Part of the power of reading is connecting or understanding or having a crush or falling in love (for the duration of the read) with characters in the book.

And, yes, after putting the book down, during bouts of singleness, I might wish I had someone in my life with traits similar to that of the character with whom I fell in love for the book.

There are plenty of love interests in books with whom I don’t fall in love, even for the duration of the book. Especially when they start talking about their love interests as possessions or as “mates for life” or any such thing. As a teenager, briefly, I thought that all-encompassing love was exciting; now I find it creepy. Even in a book. Even as a fantasy.

I want us to choose EACH OTHER. I don’t want to be dominated or owned or tamed. I want a partner, not a master.

Even in books.

I’m discussing this in terms of heterosexual couples, because that’s my experience. This isn’t meant to exclude same sex or pansexual couples. But I’m speaking from personal responses to the books and to the chatter.

While I’ve wished to have a partner in my life who embodies traits of a character with whom I’ve “fallen in love” (or lust, or a crush) in a book, I stop short of calling those men my “book boyfriends.”

Because I am not the woman with whom the various men fell in love with.

Sometimes (often), I wish I embodied those characteristics. But I’m me. I’m not this particular hero’s One True Love.

He fell in love with the heroine of the world they both inhabit.

One of the reasons he’s so attractive is that he loves HER. They found each other. They managed, in a world of thousands of possibilities, to sort through the noise and find each other, and build happiness together.

I’m happy for them.

Should I insert myself, Mary Sue-style, into their world, he still wouldn’t fall in love with me, because they found each other. Should I pull him out of his world and into mine, he might be dependent on me initially to learn how to navigate my world, but we still wouldn’t find true love together.

What makes an HEA work is that those two individuals in the book found their best match.

I’ve often said I believe there are a number of people with whom one can be content, or even happy, but I do believe there is one true love for each of us. Many don’t find that individual.

If this particular “he” turned away from his true love to me — be it in his world or my world — it would diminish him. He would no longer be the character with whom I “fell in love” in the book. That extra frisson of attraction that made him so enticing would be destroyed. I would have less respect for him.

I can’t be with someone I don’t respect.

Let’s face it — many of the traits we find attractive in fiction would grate on us in daily life. It’s fun to play with them for a few hours, to have that fantasy, but bring that character into day-to-day reality? How many of us could cope with each other then? Many of these characters lack the flexibility for the daily details that can make or break a relationship. Part of what makes them so attractive as a fantasy makes them irritating as a reality.

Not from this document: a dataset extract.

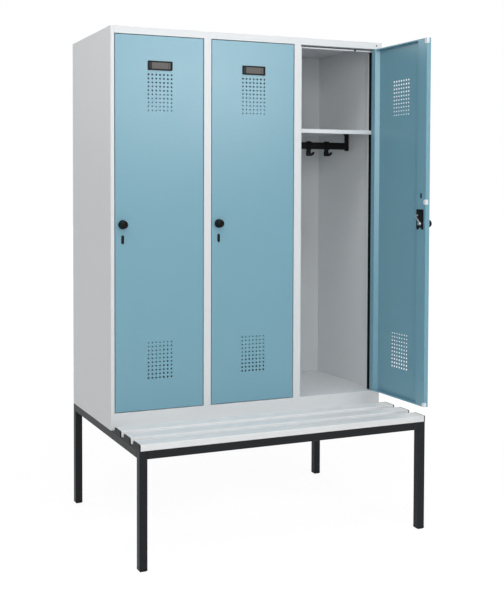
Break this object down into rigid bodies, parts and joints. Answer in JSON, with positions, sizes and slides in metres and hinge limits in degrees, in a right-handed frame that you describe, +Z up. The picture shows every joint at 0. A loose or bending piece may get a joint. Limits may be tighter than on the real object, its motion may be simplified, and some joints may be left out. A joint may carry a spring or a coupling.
{
  "type": "locker with bench",
  "caption": "Sheet steel clothes locker with hinged vented doors, hat shelves and coat rails, on a square tube frame that carries a slatted bench in front.",
  "frame": {"origin": "on the ground, in the middle of the space the part takes up with the right door open as in the picture", "axes": "+X to the right along the front, +Y from the front to the back, +Z up"},
  "size_m": [1.2014, 0.8466, 1.94],
  "materials": {
    "cabinet_grey": "light grey powder coat, fine satin",
    "door_blue": "light blue powder coat, fine satin",
    "frame_anthracite": "anthracite powder coat, fine satin",
    "slat_grey": "light grey, smooth",
    "black_plastic": "black, fine grain",
    "gloss_black": "black, polished",
    "zinc": "zinc plated, bright"
  },
  "bodies": {
    "cabinet": {"side_left": "cabinet_grey", "side_right": "cabinet_grey", "divider_1": "cabinet_grey", "divider_2": "cabinet_grey", "top_panel": "cabinet_grey", "floor_panel": "cabinet_grey", "back_panel": "cabinet_grey", "hat_shelf_1": "cabinet_grey", "coat_rail_1": "black_plastic", "seat_slat_1": "slat_grey", "slat_cap_1_left": "black_plastic", "slat_cap_1_right": "black_plastic", "hat_shelf_2": "cabinet_grey", "coat_rail_2": "black_plastic", "seat_slat_2": "slat_grey", "slat_cap_2_left": "black_plastic", "slat_cap_2_right": "black_plastic", "hat_shelf_3": "cabinet_grey", "coat_rail_3": "black_plastic", "seat_slat_3": "slat_grey", "slat_cap_3_left": "black_plastic", "slat_cap_3_right": "black_plastic", "leg_front_left": "frame_anthracite", "foot_front_left": "black_plastic", "leg_front_right": "frame_anthracite", "foot_front_right": "black_plastic", "leg_back_left": "frame_anthracite", "foot_back_left": "black_plastic", "leg_back_right": "frame_anthracite", "foot_back_right": "black_plastic", "rail_front": "frame_anthracite", "rail_middle": "frame_anthracite", "rail_back": "frame_anthracite", "rail_left": "frame_anthracite", "rail_right": "frame_anthracite"},
    "door_1_leaf": {"door_1": "door_blue", "label_holder_1": "black_plastic", "lock_plate_1": "black_plastic"},
    "lock_1": {"lock_knob_1": "gloss_black", "lock_cam_1": "zinc"},
    "hook_1_1": {"coat_hook_1_1": "black_plastic"},
    "hook_1_2": {"coat_hook_1_2": "black_plastic"},
    "hook_1_3": {"coat_hook_1_3": "black_plastic"},
    "door_2_leaf": {"door_2": "door_blue", "label_holder_2": "black_plastic", "lock_plate_2": "black_plastic"},
    "lock_2": {"lock_knob_2": "gloss_black", "lock_cam_2": "zinc"},
    "hook_2_1": {"coat_hook_2_1": "black_plastic"},
    "hook_2_2": {"coat_hook_2_2": "black_plastic"},
    "hook_2_3": {"coat_hook_2_3": "black_plastic"},
    "door_3_leaf": {"door_3": "door_blue", "label_holder_3": "black_plastic", "lock_plate_3": "black_plastic"},
    "lock_3": {"lock_knob_3": "gloss_black", "lock_cam_3": "zinc"},
    "hook_3_1": {"coat_hook_3_1": "black_plastic"},
    "hook_3_2": {"coat_hook_3_2": "black_plastic"},
    "hook_3_3": {"coat_hook_3_3": "black_plastic"}
  },
  "joints": [
    {"name": "door_1_hinge", "type": "hinge", "parent": "cabinet", "child": "door_1_leaf", "pos_m": [-0.23104, -0.07167, 1.2], "axis": [0, 0, 1], "range_deg": [0, 110]},
    {"name": "lock_1_turn", "type": "hinge", "parent": "door_1_leaf", "child": "lock_1", "pos_m": [-0.55331, -0.07167, 1.1985], "axis": [0, -1, 0], "range_deg": [0, 90]},
    {"name": "hook_1_1_slide", "type": "slide", "parent": "cabinet", "child": "hook_1_1", "axis": [1, 0, 0], "range_m": [-0.024, 0.024]},
    {"name": "hook_1_2_slide", "type": "slide", "parent": "cabinet", "child": "hook_1_2", "axis": [1, 0, 0], "range_m": [-0.024, 0.024]},
    {"name": "hook_1_3_slide", "type": "slide", "parent": "cabinet", "child": "hook_1_3", "axis": [1, 0, 0], "range_m": [-0.024, 0.024]},
    {"name": "door_2_hinge", "type": "hinge", "parent": "cabinet", "child": "door_2_leaf", "pos_m": [0.16562, -0.07167, 1.2], "axis": [0, 0, 1], "range_deg": [0, 110]},
    {"name": "lock_2_turn", "type": "hinge", "parent": "door_2_leaf", "child": "lock_2", "pos_m": [-0.15664, -0.07167, 1.1985], "axis": [0, -1, 0], "range_deg": [0, 90]},
    {"name": "hook_2_1_slide", "type": "slide", "parent": "cabinet", "child": "hook_2_1", "axis": [1, 0, 0], "range_m": [-0.024, 0.024]},
    {"name": "hook_2_2_slide", "type": "slide", "parent": "cabinet", "child": "hook_2_2", "axis": [1, 0, 0], "range_m": [-0.024, 0.024]},
    {"name": "hook_2_3_slide", "type": "slide", "parent": "cabinet", "child": "hook_2_3", "axis": [1, 0, 0], "range_m": [-0.024, 0.024]},
    {"name": "door_3_hinge", "type": "hinge", "parent": "cabinet", "child": "door_3_leaf", "pos_m": [0.56229, -0.07167, 1.2], "axis": [0, 0, 1], "range_deg": [-91, 19]},
    {"name": "lock_3_turn", "type": "hinge", "parent": "door_3_leaf", "child": "lock_3", "pos_m": [0.56791, -0.39388, 1.1985], "axis": [0.9998, 0.0175, 0], "range_deg": [0, 90]},
    {"name": "hook_3_1_slide", "type": "slide", "parent": "cabinet", "child": "hook_3_1", "axis": [1, 0, 0], "range_m": [-0.024, 0.024]},
    {"name": "hook_3_2_slide", "type": "slide", "parent": "cabinet", "child": "hook_3_2", "axis": [1, 0, 0], "range_m": [-0.024, 0.024]},
    {"name": "hook_3_3_slide", "type": "slide", "parent": "cabinet", "child": "hook_3_3", "axis": [1, 0, 0], "range_m": [-0.024, 0.024]}
  ]
}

Am I over thinking? Of course! Talking about “book boyfriends” is a fun game and it makes one think about qualities that one finds attractive in a partner. It’s a fantasy, a daydream, an escape from the mundane.

And yet, yet, it always makes me feel uncomfortable when I do it. Not when other people joke about it or talk about it or whatever. I can enjoy their enjoyment. But when I try to do it, it feels wrong.

It makes me feel as though I’m intruding on an established relationship. Even though those in the relationship are fictional.

I am happy to embody the heroine while I read the book, “fall in love” during the book, and then go back to my life when I’m done. The characters continue their lives on their fictional plane. I continue mine on my own plane of existence.

All kinds of ideas can spin from these different planes of existence and interaction. Many have been done. Entire series have been built on a fictional character coming to life, or a person entering a fictional world.

What about as a writer? Do I write my ideal partner?

Yes and no. As a writer, in order to accomplish what I wish, when I write from inside a character, I embody that character, no matter what the gender. Each character in one of my books is me and is not me simultaneously. As I wrote in Ink in My Coffee, the piece, “Can Writers Have Friends?” — when I do my job properly as a writer, the character evolves away from the original inspiration — and away from ME — into a unique individual.

What I try to do, when I write romantic partners in my work, is write the ideal partner for the character. Not for me, but the character. Again, the characters are me and not-me simultaneously, and then evolve farther and farther away from me as the book grows.

Recently, two men entered my life, one romantically and one platonically, who inspired characters in upcoming work. However, as I wrote the characters these men inspired, they evolved further and further away from the men who inspired them. They became the right characters for the context of their fictional worlds, and my friends remained in the right context of this world.

“Book boyfriends” can be a fun game and a fun fantasy. But unless I turn into a different person, I’m wrong for all of them. I’ve worked very hard to become the person I am, flawed as that is, and I don’t want to be someone else. So, yes, I can indulge myself here and there. But then return to being the real me rather than a fictional combination of me & the heroine, and find a real person with whom to have an even better partnership.